Enter the Hyper-Scientific publie un appel à candidatures international annuel, avec un comité de sélection composé de membres de la direction du CDH et des entités de l’EPFL ainsi que d’experts externes issus du milieu culturel, dont la Ville de Lausanne, qui est devenue partenaire de la résidence en offrant un logement au sein de la coopérative culturelle La Meute. Nous cherchons à soutenir des projets visionnaires qui allient recherche artistique et véritable intérêt pour la recherche scientifique. Il est également essentiel que l’échange soit mutuellement enrichissant, tant pour les artistes que pour les scientifiques.

Quels ont été quelques-uns des moments forts du programme?

L’un des moments les plus forts a été d’avoir les artistes présents sur le campus et de travailler à la réalisation de chaque projet en dialogue avec des scientifiques remarquables, pour aboutir à une exposition — ce qui est important pour moi en tant que commissaire d’exposition. Un autre moment marquant a été le lancement du programme en 2021, lorsque nous avons immédiatement reçu 250 candidatures, montrant clairement un fort intérêt pour ce type d’initiative.

Il est également très gratifiant de voir de nombreux projets créés lors de la résidence être exposés dans d’autres musées ou présentés dans des festivals. Pour certains artistes, le travail initié à l’EPFL marque le début d’un tout nouveau chapitre artistique.

Un autre moment particulièrement remarquable a été de voir la contribution d’un artiste influencer directement la recherche scientifique. Le projet de Joel Kuennen (2022–23), développé au sein du Crystal Growth Facility, a conduit à la publication d’un article scientifique sur le minéral olivine — rendu possible grâce aux questions uniques et excentriques que Kuennen a posées, en s’écartant des protocoles scientifiques traditionnels.

Enfin, cette année, nous avons établi un partenariat précieux avec la Solar Biennale du mudac, autour du projet d’Alice Bucknell, en lien avec des expositions présentant également les œuvres de Matthew C. Wilson, Emilia Tapprest et Sahej Rahal.

Selon vous, qu’est-ce qui rend l’EPFL si spéciale pour ce type de résidence?

La diversité de la communauté scientifique de l’EPFL est véritablement unique. Un autre élément clé est le cadre curatorial: la présence d’EPFL Pavilions sur le campus a permis à la communauté artistique d’être déjà sensibilisée à notre travail. À travers les expositions et les programmes d’EPFL Pavilions, il est devenu évident que nous parlons non seulement le langage de la science, mais que nous sommes aussi profondément engagés dans le langage de l’art. Cette double compréhension crée un environnement particulier où un dialogue riche et significatif entre les deux domaines peut s’épanouir.
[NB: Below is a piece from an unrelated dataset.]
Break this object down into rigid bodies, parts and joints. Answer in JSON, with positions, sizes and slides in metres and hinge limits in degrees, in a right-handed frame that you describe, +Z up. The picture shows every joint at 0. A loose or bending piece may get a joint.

Comment voyez-vous l’avenir du programme de résidence d’artistes à l’EPFL, et plus généralement des arts à l’EPFL?

Le CDH et EPFL Pavilions traversent actuellement une phase de transition. Le programme de résidence, dans sa forme actuelle, est en pause. Cependant, je pense que le dialogue entre l’art et la science continuera à prospérer à l’EPFL sous des formes nouvelles et renouvelées, ainsi qu’au travers des initiatives existantes comme CDH-Culture.
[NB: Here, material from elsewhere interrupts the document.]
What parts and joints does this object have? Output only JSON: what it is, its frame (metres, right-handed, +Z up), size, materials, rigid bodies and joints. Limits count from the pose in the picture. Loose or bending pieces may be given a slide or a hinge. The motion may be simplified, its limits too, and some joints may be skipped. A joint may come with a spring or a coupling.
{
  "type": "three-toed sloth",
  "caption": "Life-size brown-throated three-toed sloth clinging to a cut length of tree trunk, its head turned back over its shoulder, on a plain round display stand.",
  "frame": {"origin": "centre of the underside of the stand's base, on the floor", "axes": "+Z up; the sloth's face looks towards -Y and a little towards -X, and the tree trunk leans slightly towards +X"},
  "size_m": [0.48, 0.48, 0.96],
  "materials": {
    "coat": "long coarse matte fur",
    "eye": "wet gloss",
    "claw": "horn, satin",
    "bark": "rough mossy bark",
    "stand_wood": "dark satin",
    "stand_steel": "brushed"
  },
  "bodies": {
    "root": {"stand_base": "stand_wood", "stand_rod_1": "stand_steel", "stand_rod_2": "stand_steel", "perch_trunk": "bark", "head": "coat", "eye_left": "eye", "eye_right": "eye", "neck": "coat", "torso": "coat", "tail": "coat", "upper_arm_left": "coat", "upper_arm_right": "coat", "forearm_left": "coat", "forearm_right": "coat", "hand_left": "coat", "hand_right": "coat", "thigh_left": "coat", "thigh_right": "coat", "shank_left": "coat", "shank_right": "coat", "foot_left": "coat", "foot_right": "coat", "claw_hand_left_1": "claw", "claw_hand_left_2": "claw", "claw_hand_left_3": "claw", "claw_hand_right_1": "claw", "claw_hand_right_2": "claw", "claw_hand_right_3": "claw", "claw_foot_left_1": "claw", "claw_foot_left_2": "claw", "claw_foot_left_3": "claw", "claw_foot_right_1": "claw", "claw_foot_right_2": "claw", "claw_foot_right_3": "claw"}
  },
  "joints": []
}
Que retiendrez-vous de votre expérience à l’EPFL pour votre nouveau rôle au CERN?

Je retiendrai tout. L’EPFL a été un chapitre fondamental de mon parcours professionnel, qui a contribué à me mener au CERN. Ce fut une expérience véritablement enrichissante — d’abord pendant mes années aux EPFL Pavilions aux côtés de Sarah Kenderdine, puis en créant le programme d’artistes en résidence.

Je compte apporter au CERN le même enthousiasme et la même curiosité qui m’ont guidée dans l’exploration et la découverte de l’EPFL. J’ai hâte de découvrir une nouvelle communauté scientifique au CERN et de favoriser la présence d’artistes internationaux.
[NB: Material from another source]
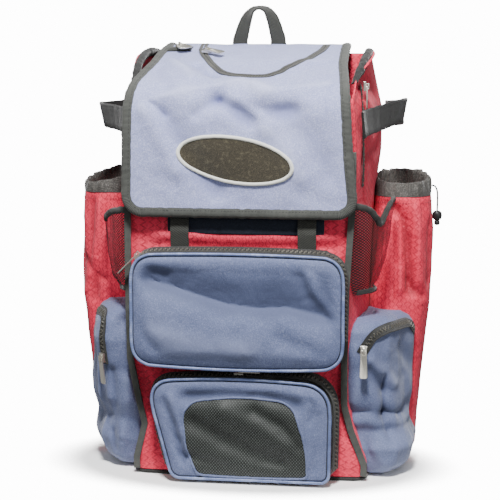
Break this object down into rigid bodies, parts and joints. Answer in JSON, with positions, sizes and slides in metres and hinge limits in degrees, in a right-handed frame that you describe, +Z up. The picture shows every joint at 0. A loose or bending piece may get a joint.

À propos d’Enter the Hyper-Scientific

Initié par le Collège des Humanités de l'EPFL, amplifié par EPFL Pavilions et en partenariat avec la Ville de Lausanne, le programme de résidence d'artistes Enter the Hyper-Scientific reflète la mission du Collège des Humanités de promouvoir des rencontres et des collaborations transdisciplinaires entre artistes et communauté scientifique de l’EPFL. Le programme invite des créateurs professionnels suisses et internationaux, à mener des résidences de trois mois pour réaliser des projets innovants et visionnaires à l’intersection de l’art, de la science et des technologies avancées. Depuis 2021, le programme a accueilli 14 artistes sur le campus.

Expositions

HALOS, l’exposition finale d’Enter the Hyper-Scientific, ouvrira ses portes aux EPFL Pavilions – Pavillon A, le 5 juin, présentant en avant-première Atithi de Sahej Rahal et Interspecies Interfaces (Part II) d’Emilia Tapprest. L’exposition actuelle, From Solar to Nocturnal, avec Staring at the Sun d’Alice Bucknell et Interspecies Interfaces (Part I) de Matthew C. Wilson, reste visible jusqu’au 4 mai.